Here’s my Summer reading round-up:
Once a Runner. By John L. Parker Jr. New York: Scribner, 1978.
In honor of John L. Parker’s upcoming release of Racing the Rain*, I thought I’d return to the original cult classic. Once a Runner follows collegiate runner Quenton Cassidy in his quest to run a sub-4 minute mile. Although Once a Runner has been criticized for only appealing to an audience of competitive distance runners, this is perhaps one of its greatest strengths as a novel. Parker succeeds in capturing the competitive mindset, training habits, and physical/mental struggles of competitive runners in a profoundly accurate way. Remembered most often for Cassidy’s epic (and highly unrealistic) 400m workout in the mountains, and the play-by-play account of Cassidy’s big race against the world’s greatest miler (can you guess what happens?), Once a Runner is a fantastic work of fiction written especially for runners. Whether fast or slow, old or young, male or female, if you call yourself a runner, then you need to read this book. You won’t be disappointed.
*Racing the Rain, what Parker has called a “prequel” to Once a Runner, comes out on July 14th.
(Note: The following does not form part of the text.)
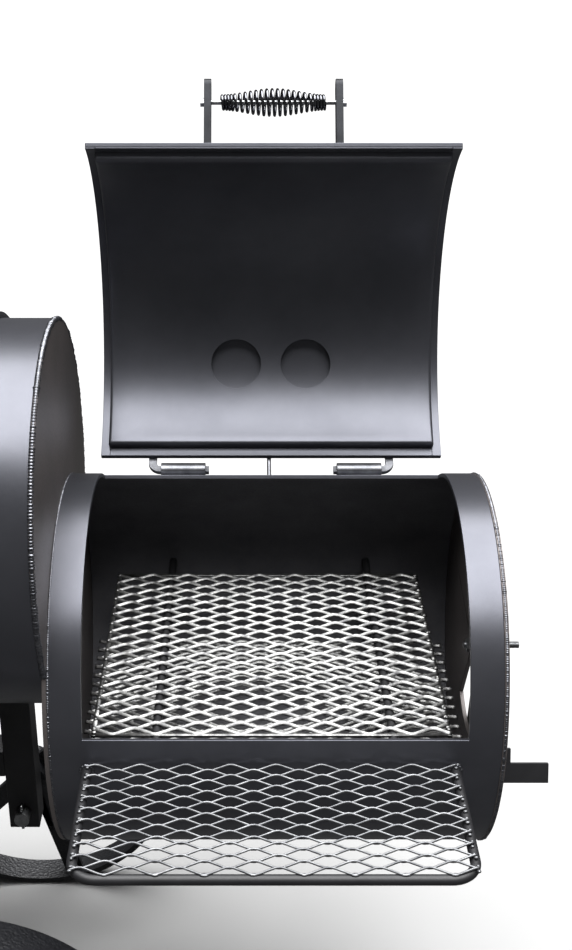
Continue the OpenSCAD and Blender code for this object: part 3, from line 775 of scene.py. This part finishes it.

This one appears to be Quenton Cassidy’s “coming-of-age” novel and will most definitely make my summer reading list. If you’re more of a marathon/ultra-type runner, then check out Parker’s 2008 release Again to Carthage. As a sequel to Once a Runner, Again to Carthage, follows an older Cassidy as he takes on the marathon distance and tries to notch an Olympic qualifying time.
The Sports Gene. By David Epstein. New York: Penguin Group, 2014.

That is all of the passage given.